AO also noticed that the Assessee has claimed depreciation @ 25% on green houses. The Assessee was asked to justify its claim of higher depreciation. The Assessee interalia submitted that the green houses were required to carry out the hardening process of Tissue Culture Plant under the controlled condition to enable the plant to have value addition in the same manner as done in the manufacturing process. It was further submitted that the green houses was not a simple structure to be called a "building" but was part and parcel of various machinery and therefore the Assessee has rightly claimed depreciation at 25%. AO did not accept the contention of the assessee. He was of the view that the "green houses" are in the nature of "factory building" and are part of the "building" block and they cannot be considered as plant and machinery. He accordingly granted depreciation at 10% instead of 25% as claimed by the assessee. He thus worked out excess claim of depreciation of Rs. 8,91,018/- and added to the income. CIT(A) upheld the order of AO.
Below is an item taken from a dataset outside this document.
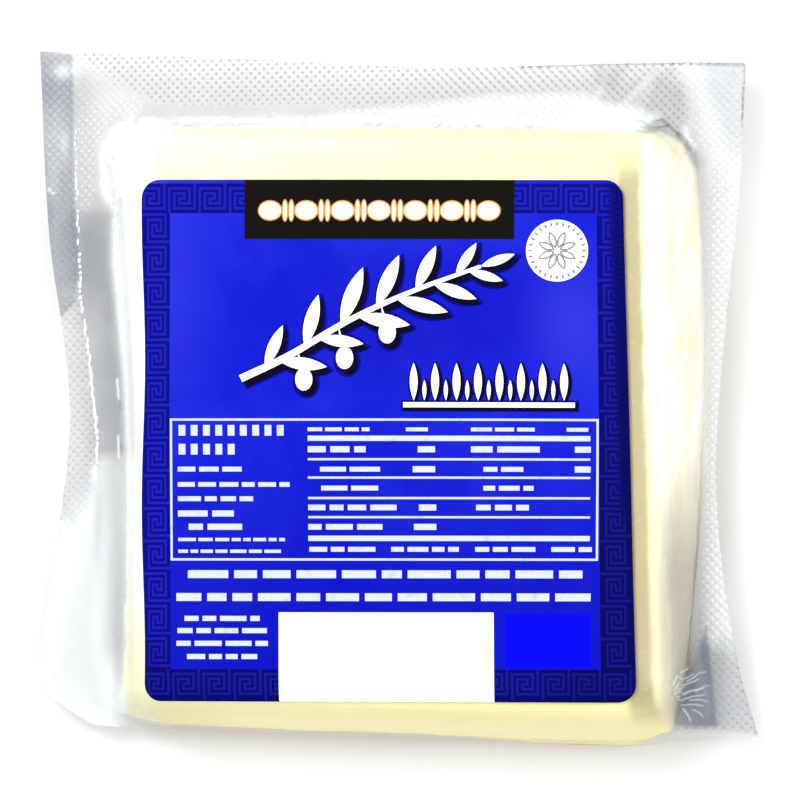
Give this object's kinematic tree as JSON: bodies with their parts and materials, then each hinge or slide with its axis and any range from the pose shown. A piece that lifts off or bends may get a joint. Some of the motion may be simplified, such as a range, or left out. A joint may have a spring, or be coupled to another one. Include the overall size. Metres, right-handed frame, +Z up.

On further appeal, the ITAT held that,

++ expenditure incurred on preliminary survey the Assessee has proposed to set up Aqua Agro Project which was admittedly an expansion of the existing project. The proposed new project is stated to have inextricable linkage with the existing business of the assessee. It is also a fact that no new asset has come to be created by the incurring of expenses. The Revenue could not bring any material on record to controvert the submission of the assessee;

++ in the case of CIT Vs. Priya Village Roadshows Limited, the High court relying on the decision in the case of Triveni Engineering Works Limited vs. CIT and in the case of CIT Vs. Modi Industries has held that "A harmonious reading of the aforesaid two judgments of this court namely Triveni Engineering Work Limted (supra) on the one hand and Modi Industries (supra) on the other would clearly demonstrate that one has to keep in mind. the essential purpose for which such an expenditure is incurred. If the expenditure is incurred for starting new business which was carried out by the assessee earlier, then such expenditure is held to be of capital nature. In that event it would be irrelevant as to whether project really materialized or not. However, if the expenditure incurred is in respect to the same business which has already carried on by the Assessee, even it is for the expansion of the business, namely, to support new unit which is same as the earlier business and there is unity of control and a company found then such expense is to be treated as a business expenditure. In such a case whether new business/asset comes into existence or not would not become a relevant factor if there is no creation of new asset then the expenditure would be of Revenue in nature. However, if the new asset comes into existence which is of enduring benefit then such expenditure would be of capital nature.";

++ Considering the aforesaid facts and relying on the aforesaid decision of the High Court, the expenditure in the present case cannot be considered to be of capital nature and therefore, the claim of the Assessee needs to be upheld. Thus this ground of the Assessee is allowed;

++ classifying greenhouse as "building" instead of "plant" for the purpose of depreciation it is an undisputed fact that the Assessee is engaged in the business of Tissue Culture activities. Before us, it has been stated that the green house are not used as shelter but green house performs a manufacturing process (hardening) and it is an integral part of the manufacturing process. It has been further stated that after the tissues of the plants attains specified growth in the laboratory first they are shifted to primary green house and then to secondary green house for hardening process. It is further stated that the green houses are developed with special technology by technically qualified person so as to adhere to the exact requirement of hardening process. Only after the hardening process is complete, the hardened and developed plants are put in the market for sale. It is further stated that the hardening process increases the value of product in the same way as manufacturing process and this hardening process is done by green houses;

++ Various High Courts have held that "functional test" has to be applied to determine as to whether the building is a plant or is a building simpliciter;

++ Seen in the light of the functional test laid down by decision of High Court in the case of CIT vs. Victory Aqua Farms Ltd, in the peculiar facts of the present case the "green house" is an essential part for a company engaged in the business of Tissue Culture. It cannot be considered as a simple "building" but has to be considered as a plant. In view of the aforesaid facts, the Assessee was right in considering the "green house" as part of "plant and machinery" and claiming depreciation of 25%. Thus this ground of the Assessee is allowed for all the years in which the Assessee is in appeal before us.